Que pouvez-vous offrir à ces personnes? 

Pascal Meyer : «Ici, nous pouvons proposer une orientation, un soutien et une communauté, créer des espaces de rencontre avec Dieu, construire des passerelles entre les différentes parties en conflit… je pense que c'est en cela que doit consister le rôle des religieux de manière générale, et des diacres en particulier. Et si j'ai acquis cette perspective aujourd'hui, c'est grâce à mon expérience en Amérique latine qui m'a marqué à vie. Je ne m'y attendais pas.»

Si vous regardez vers l'avenir, qu'est-ce qui vous met en joie, que souhaitez-vous vivre grâce à cette ordination? 

Fabian Retschke : «Les prochains mois seront principalement consacrés à mes recherches théologiques. Bien sûr, j'aimerais aussi continuer à aider et à être utile partout où cela est possible, en tant que diacre.

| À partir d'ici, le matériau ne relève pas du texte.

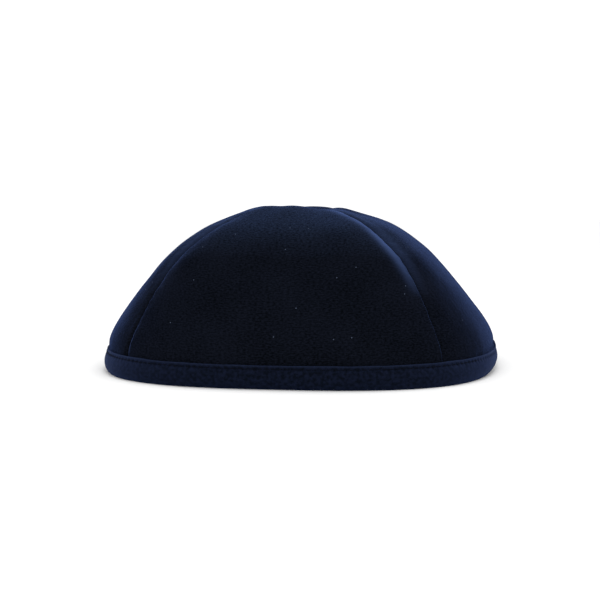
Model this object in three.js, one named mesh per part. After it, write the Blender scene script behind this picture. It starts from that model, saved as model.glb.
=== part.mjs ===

J'accueillerai avec plaisir toutes les occasions d'engagement liturgique qui se présenteront.»

Pascal Meyer : «L'important pour moi, c'est qu'en tant que diacres, nous donnions un signal visible dans notre société: nous sommes au service du peuple de Dieu. Nous sommes là pour servir et non pour être servis. C'est pourquoi la visibilité est importante pour moi car elle peut inspirer d'autres personnes. Elle peut inciter d'autres jeunes à contribuer eux aussi, à leur manière, à la construction du Royaume de Dieu parmi nous et à relever avec courage les défis de ce monde.»